Amalie Elisabeth's activities during the long decades of the Thirty Years' War are covered well by both Good and Helfferich. During the negotiations to end that war, she was dogged--her demands may have seemed unreasonable to her male contemporaries, and she herself may have been the source of much frustration, but she was relentless. In the end, she did not get everything she wanted, but she did get what she wanted most--Calvinists were granted the same standing that Catholics and Lutherans had had under the terms of the 1555 Peace of Augsburg. The treaties ending the great conflict, known collectively as the Peace of Westphalia, were signed in 1648.

Amalie Elisabeth, 1640,
as landgravine of Hesse-Kassel,
portrait by Gerard van Honthorst
Two years later, worn down by her years in politics and war, Amalie Elisabeth transferred power to her son, who assumed his father's title as William IV, landgrave of Hesse-Kassel. She was able to travel with her daughter Elisabeth to Heidelberg, where she had spent those childhood years with her aunt, to visit her daughter Charlotte, who had married Charles I Louis, elector Palatine. (He was the son of Elizabeth Stuart, the "winter queen," whose husband had regained his state as part of the Peace of Westphalia).

Amalie Elisabeth of Hanau-Münzenberg and regent of Hesse-Kassel died on 8 August 1651, shortly after her return to Hesse-Kassel.
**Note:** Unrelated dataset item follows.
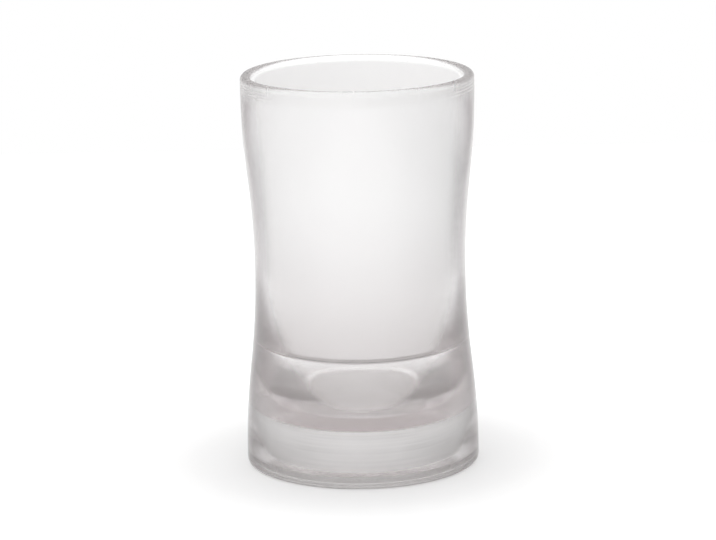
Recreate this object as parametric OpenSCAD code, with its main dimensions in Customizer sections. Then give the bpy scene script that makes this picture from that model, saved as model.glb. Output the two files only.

She had an incredibly full life, but she was still only forty-nine years old. 


*To finish Catharina Belgica's story--while she was forced to flee to the Hague in 1621, her son, Philip Maurice, retained his claim to Hanau-Münzenberg. When the territory was liberated by Gustavus Adolphus, king of Sweden in 1631, Catharina Belgica undertook the negotiations that successfully returned Hanau-Münzenberg to her son. She died in the Hague on 12 April 1648.